September 20, 2006

US courts may limit Nazi loot claims

Posted at 12:58 pm in Similar cases

Following recent cases in Germany it appears that there is a certain level of resistance in the museums world to some cases that involve Nazi looted art. In these instances though, it is not the same as the resistance to restitution cases in the first place, but issues with the circumstances under which the works may have left the original owner’s control which are seen as the problem.
Now, a case in New York looks at a completely different case which does however have certain similarities. In this instance, the family that are now asking for the return of a painting, despite the fact that it was well known to them for years where this painting was now located. This inaction is being used to try & block the case & hence not treat it in the same way as other cases involving Nazi looting.
Cases like this can harm the image of restitution – it seems that they are normally only intended to create personal financial gain for someone who usually does not appear to legally deserve the compensation that they are requesting.
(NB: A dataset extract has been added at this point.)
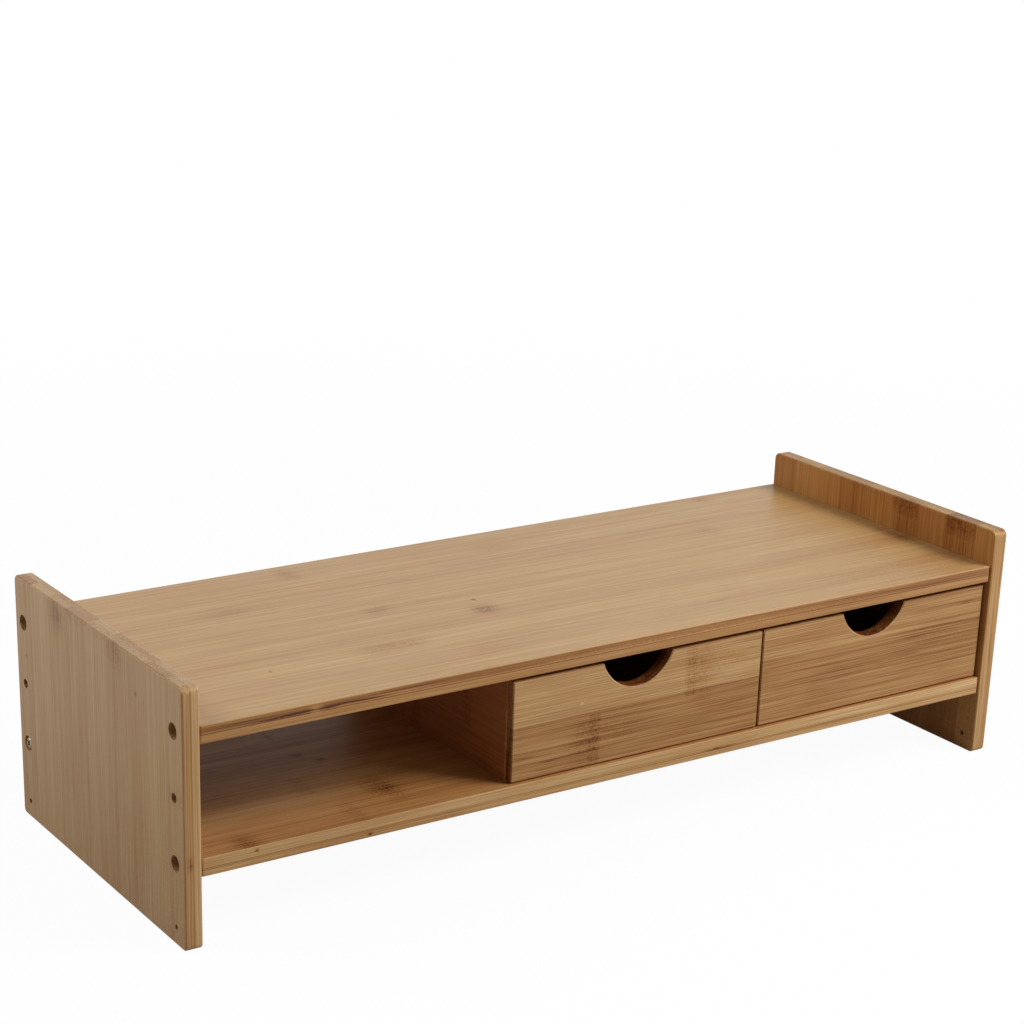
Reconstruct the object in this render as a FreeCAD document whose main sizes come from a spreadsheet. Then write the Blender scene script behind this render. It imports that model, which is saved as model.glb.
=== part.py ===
"""Laptop stand in bamboo: two side panels, a top board, a shelf, an open bay and two sliding drawers.

Lengths are in millimetres. The origin is on the floor under the middle of the stand, X runs to the
right, Y to the back and Z up. Each piece is drawn in its own corner frame and placed from the sheet.
"""
import FreeCAD, Part
import os
import re
import Sketcher
from FreeCAD import Placement, Rotation, Vector

os.makedirs("parts", exist_ok=True)
document = FreeCAD.newDocument("laptop_stand")

# Driving dimensions, by the piece that they belong to
SIZES = {
    # Whole stand
    "stand_width": 560.0,
    "stand_depth": 208.0,
    "stand_height": 145.0,
    # Side panels: the rim stands above the top board, the legs carry the shelf off the desk
    "panel_thickness": 10.0,
    "panel_top_radius": 4.0,
    "panel_foot_radius": 3.0,
    "panel_edge_round": 1.0,
    "rim_height": 22.0,
    "leg_height": 40.0,
    # Top board and shelf
    "top_thickness": 10.0,
    "shelf_thickness": 10.5,
    "board_setback": 1.0,
    "board_corner_radius": 1.8,
    "board_edge_round": 0.5,
    # Dividers, and the bays between them
    "divider_thickness": 10.0,
    "divider_back_gap": 26.0,
    "divider_edge_round": 0.5,
    "open_bay_width": 190.0,
    "last_bay_extra": 2.0,
    # Drawer fronts: a thin board glued over the front of the box
    "front_thickness": 5.0,
    "front_setback": 3.0,
    "front_gap": 1.0,
    "front_inset": 0.7,
    "front_bottom_gap": 0.7,
    "front_top_gap": 2.4,
    "front_corner_round": 1.2,
    "front_edge_bevel": 0.6,
    "stop_gap": 0.3,
    # Round finger pull, cut through both layers of the front
    "finger_radius": 25.0,
    "finger_rise": 7.5,
    "finger_shift": 2.2,
    # Drawer boxes
    "box_front_thickness": 4.0,
    "box_side_thickness": 6.0,
    "box_back_thickness": 6.0,
    "box_bottom_thickness": 3.0,
    "box_side_clearance": 0.8,
    "box_glide_gap": 0.3,
    "box_top_drop": 2.0,
    "box_back_clearance": 4.0,
    "box_edge_round": 0.8,
    "housing_depth": 2.5,
    "groove_depth": 2.0,
    "groove_rise": 4.0,
    "bottom_play": 0.3,
    # Wood screws, and the holes that they sit in
    "screw_inset": 10.4,
    "screw_rise": 1.0,
    "screw_bore_diameter": 9.2,
    "screw_bore_depth": 5.5,
    "flush_bore_depth": 2.9,
    "passage_diameter": 4.4,
    "pilot_diameter": 4.3,
    "pilot_spare_depth": 1.0,
    "screw_head_diameter": 8.4,
    "screw_head_height": 2.6,
    "screw_head_bevel": 1.4,
    "screw_shank_diameter": 3.9,
    "screw_length": 32.0,
    "screw_point_length": 6.0,
    "screw_point_bevel": 1.5,
    "recess_span": 4.6,
    "recess_width": 1.1,
    "recess_depth": 1.6,
    # Drill holes that hold nothing
    "spare_hole_diameter": 5.6,
    "spare_hole_depth": 7.0,
    "foot_hole_diameter": 3.2,
    "foot_hole_z": 10.25,
    # Dowels between the dividers and the top board
    "dowel_diameter": 6.0,
    "dowel_length": 16.0,
    "dowel_in_top": 6.0,
    "dowel_chamfer": 0.8,
    "dowel_hole_diameter": 6.3,
    "dowel_end_play": 0.3,
    "divider_fixing_inset": 30.0,
    # Largest error in the place of an edge when edges are picked for rounding
    "pick_error": 0.01,
}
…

On the other hand though, cases like this in the US & Germany show how far some countries are ahead of Britain with their restitution laws – while the UK is still talking about revising laws to allow galleries & museum to return Nazi loot to its rightful owners, other countries have already dealt with this & are now going through phases of revising & refining these laws based on their experience of their usage in the real world.

From:
New York Sun

September 15, 2006 Edition > Section: New York
Court Decision Could Make It More Difficult To Recover Artwork
BY JOSEPH GOLDSTEIN – Staff Reporter of the Sun
September 15, 2006

The steel magnate Albert Otten took many paintings with him when he fled the Nazis. He resided in Manhattan for a time and died a prominent man, near the end of the 20th century.

For several years, he shared the city with a man named Curt Glaser. It is unclear whether the two ever met, but Glaser, at one time a prominent art historian, surely knew well an Edvard Munch painting in Otten’s collection. The artist once gave the painting to Glaser. In 2004, an executor of Glaser’s wife’s estate went to court to try to get the painting back.
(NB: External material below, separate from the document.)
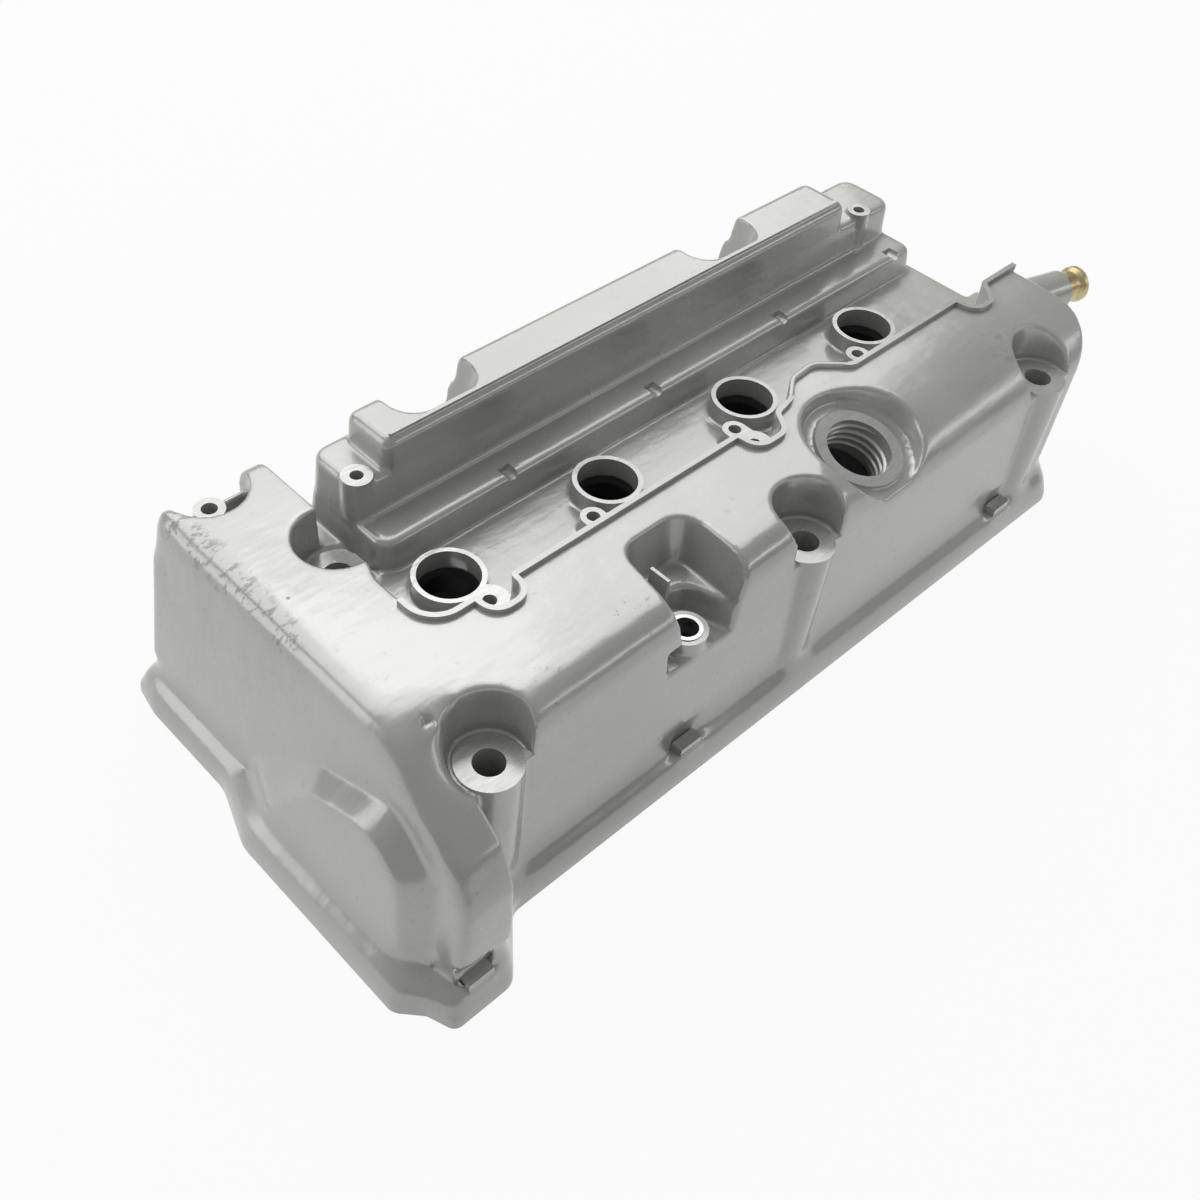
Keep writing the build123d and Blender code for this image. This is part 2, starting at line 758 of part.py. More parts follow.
os.makedirs("parts", exist_ok=True)
export_step(cover_casting.part, "parts/cover_casting.step")
export_step(cover_gasket.part, "parts/cover_gasket.step")
export_step(baffle_plate.part, "parts/baffle_plate.step")
export_step(baffle_screws.part, "parts/baffle_screws.step")
export_step(vent_sleeve.part, "parts/vent_sleeve.step")
export_step(breather_nipple.part, "parts/breather_nipple.step")
for tube_seal in tube_seals:
    export_step(tube_seal.part, "parts/" + tube_seal.part.label + ".step")
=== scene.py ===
import json
from math import cos, pi, radians, sin

import bmesh
import bpy
import numpy as np
from mathutils import Euler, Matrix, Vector
from mathutils.kdtree import KDTree


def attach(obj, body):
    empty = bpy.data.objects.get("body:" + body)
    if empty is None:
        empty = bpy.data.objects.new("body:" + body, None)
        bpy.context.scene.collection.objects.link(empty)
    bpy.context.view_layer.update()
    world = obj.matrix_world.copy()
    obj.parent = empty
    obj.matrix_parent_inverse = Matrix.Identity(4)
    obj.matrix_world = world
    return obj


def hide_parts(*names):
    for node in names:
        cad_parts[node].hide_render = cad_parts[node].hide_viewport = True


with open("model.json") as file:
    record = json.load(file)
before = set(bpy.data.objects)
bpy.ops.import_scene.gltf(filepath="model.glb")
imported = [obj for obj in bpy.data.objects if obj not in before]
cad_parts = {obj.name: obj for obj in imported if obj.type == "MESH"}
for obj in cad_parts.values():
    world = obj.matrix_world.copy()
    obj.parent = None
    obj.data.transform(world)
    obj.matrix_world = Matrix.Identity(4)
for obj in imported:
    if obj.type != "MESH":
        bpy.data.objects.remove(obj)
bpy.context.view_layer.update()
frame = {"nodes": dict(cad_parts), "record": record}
nodes = frame["nodes"]
MM = 0.001

# The first coil tube's place in the frame, in millimetres
TUBE_X, TUBE_Y = -152.942, 6.65

# Heights above the gasket plane and plan places, in millimetres, as the casting has them
SEAT, RIM, DECK, TOWER, FLANGE = 86.0, 95.0, 108.5, 134.0, 15.0
BOLTS = [(-47.0, -78.3), (141.0, -78.3), (329.0, -78.3), (-30.0, 37.0), (44.0, 74.0), (232.0, 74.0)]
TUBES = [(0.0, 0.0), (94.0, 0.0), (188.0, 0.0), (282.0, 0.0)]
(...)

In a sharply worded decision yesterday, a mid-level appellate court unanimously decided that enough time had passed that any claim Glaser had to the art had expired.
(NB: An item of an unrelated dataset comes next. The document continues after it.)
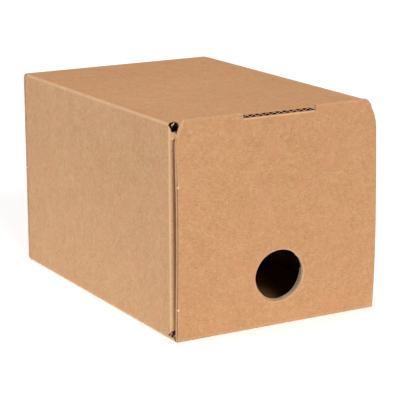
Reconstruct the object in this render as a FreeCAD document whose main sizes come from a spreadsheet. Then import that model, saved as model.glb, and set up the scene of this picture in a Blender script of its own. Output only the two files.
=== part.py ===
import FreeCAD, Part
import Sketcher
import os

# A bag-in-box carton: one die-cut blank of corrugated board, folded into a glued tube that lies
# on its longer wall. The back end is glued shut. The front end closes with an inner flap over two
# dust flaps, and an outer flap with the tap hole swings up from the bottom crease and locks with
# a tab in the top slot. Units are millimetres, +Z is up and the front faces -Y.
#
# Each sub-part is drawn with its front plane at y = 0 and its base at z = 0, and its Placement
# moves it back so that the carton is centred on the origin.

SIZES = {
    # The closed carton.
    "carton_width": 166.0,
    "carton_height": 152.0,
    "carton_depth": 248.0,
    "board": 2.8,
    # Folds and clearances.
    "fold_inside": 0.6,
    "running_gap": 0.3,
    "layer_gap": 0.2,
    "edge_inset": 0.4,
    # Outer front flap.
    "flap_rise": 3.4,
    "flap_side_inset": 1.4,
    "flap_corner_inset": 8.9,
    "flap_corner_radius": 33.0,
    # Locking tab of the outer front flap, and its slot.
    "tab_width": 58.0,
    "tab_length": 14.0,
    "tab_fall": 0.364,
    "tab_clearance": 0.6,
    "tab_tip_radius": 7.0,
    "slot_end_play": 2.5,
    "slot_margin": 3.5,
    # Tap hole.
    "tap_hole_diameter": 38.0,
    "tap_hole_height": 36.5,
    "throat_rise": 30.0,
    # Inner front flap and front dust flaps.
    "inner_flap_inset": 6.0,
    "inner_flap_foot": 1.5,
    "dust_flap_margin": 11.7,
    "dust_flap_top_inset": 5.5,
    "dust_flap_bottom_inset": 7.0,
    "relief_margin": 1.7,
    # Glued back end and glue lap.
    "back_seam": 1.0,
    "back_dust_spacing": 26.0,
    "glue_press": 0.2,
    "lap_width": 30.0,
    "lap_end_inset": 18.0,
    "lap_taper": 5.0,
}

SHEET = "Sizes"


class Length:
    """A value together with the spreadsheet expression that gives it."""

    def __init__(self, value, text):
        self.value = float(value)
        self.text = text

    def _join(self, other, sign, value):
        return Length(value, f"({self.text} {sign} {as_length(other).text})")

    def __add__(self, other):
        return self._join(other, "+", self.value + as_length(other).value)

    def __sub__(self, other):
        return self._join(other, "-", self.value - as_length(other).value)

    def __mul__(self, other):
        return self._join(other, "*", self.value * as_length(other).value)

    def __truediv__(self, other):
        return self._join(other, "/", self.value / as_length(other).value)

    def __neg__(self):
        return Length(-self.value, f"(-1 * {self.text})")

    def root(self):
        return Length(self.value ** 0.5, f"sqrt({self.text})")


def as_length(number):
    if isinstance(number, Length):
        return number
    return Length(number, repr(float(number)))


def make_sheet(doc):
    """Write the driving dimensions to the sheet and return them as Lengths by name."""
    sheet = doc.addObject("Spreadsheet::Sheet", SHEET)
    for row, (name, value) in enumerate(SIZES.items(), start=1):
        sheet.set(f"A{row}", name)
        sheet.set(f"B{row}", str(value))
        sheet.setAlias(f"B{row}", name)
    doc.recompute()
    return {name: Length(value, f"{SHEET}.{name}") for name, value in SIZES.items()}


def bind(target, path, length):
    """Give a property its value and, where it depends on the sheet, its expression."""
    length = as_length(length)
    if SHEET in length.text:
        target.setExpression(path, length.text)
    return length.value


def new_body(doc, label, depth):
    body = doc.addObject("PartDesign::Body", label)
    body.Label = label
    bind(body, "Placement.Base.y", -(depth / 2))
    return body


def new_sketch(body, name, plane, offset=None):
    """A sketch on one of the body's origin planes, moved along the plane's normal."""
    sketch = body.newObject("Sketcher::SketchObject", name)
    for feature in body.Origin.OriginFeatures:
        if feature.Role == plane:
            sketch.AttachmentSupport = [(feature, "")]
    sketch.MapMode = "FlatFace"
    if offset is not None:
        bind(sketch, "AttachmentOffset.Base.z", offset)
    return sketch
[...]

The decision sets a high standard in New York for families seeking to recover artwork that they separated with during the Holocaust and in the years before. The decision suggests that one-time owners and their heirs have to prove they strenuously sought to recover the artwork in the intervening decades.

“This decision makes it clear that when you can prove that the picture has been publicly exhibited and the alleged rightful owner has been sitting on his rights all these years without saying anything, that it is too late to raise the issue,” a lawyer opposing the wife’s heir, Charles Moerdler, said yesterday in an interview.

Indeed, the decision, written by Judge Peter Tom, questions whether Glaser should have taken further steps during the 1930s to reacquire the painting if it had indeed been stolen. Judge Tom questions why Glaser never reported to the authorities that the artwork had been stolen in 1936, as is now suggested. The decision does not suggest to which authorities, German or otherwise, Glaser, a Jew then living in Switzerland, could have turned.

The painting changed hands several times. In 1933 Glaser gave it for safekeeping to his brother, an art dealer, who later sold it to the Galerie Hermann Abels, in Cologne. Otten purchased it there.

The executor of the estate, Ellen Ash Peters, claims that the decision by Glaser’s brother to sell the painting in 1936 was not authorized and constituted theft, according to the decision.

The author of a book on Munch and a friend of the artist, Glaser certainly noted the painting’s absence. In a letter dated December 25, 1936, to the artist, Glaser lamented over his loss of the painting and said it had led to a break with his brother.

“I would have forgiven him everything except for the fact that he sold — behind my back — the painting, ‘Street in Kragero’ that you once gave as a gift to me and my deceased wife,” the letter reads, according to the decision. “It took me considerable effort to find out where the painting finally landed, but I tried in vain to buy it back, even when I was willing to sacrifice quite a bit for it. It is now hanging in a collection in Cologne.”

Judge Tom uses that letter as evidence that the professor sought to purchase the painting instead of reporting a theft.

“If Professor Glaser did not treat the painting as stolen in 1936, his wife’s estate will not be heard to speculate, some 70 years after the fact, that it might have been misappropriated.”

The painting, which depicts a scene from the Norwegian town, was exhibited between 1958 and 1960 at Brandeis, Drew, and Wesleyan universities without attracting any claims of ownership from Glaser’s relatives. Glaser died in 1943.

Sotheby’s sold the painting at a London auction in 2002 to an unknown dealer, Mr. Moerdler said. The executor, Ms. Peters, once chief justice of the Connecticut Supreme Court, filed suit in 2004 to force Sotheby’s to identify the purchaser. Yesterday’s decision — signed also by judges John Buckley, Joseph Sullivan, Eugene Nardelli, and James McGuire — reverses a decision last year by Judge Charles Tejada. A lawyer for Chief Justice Peters could not be reached for comment yesterday.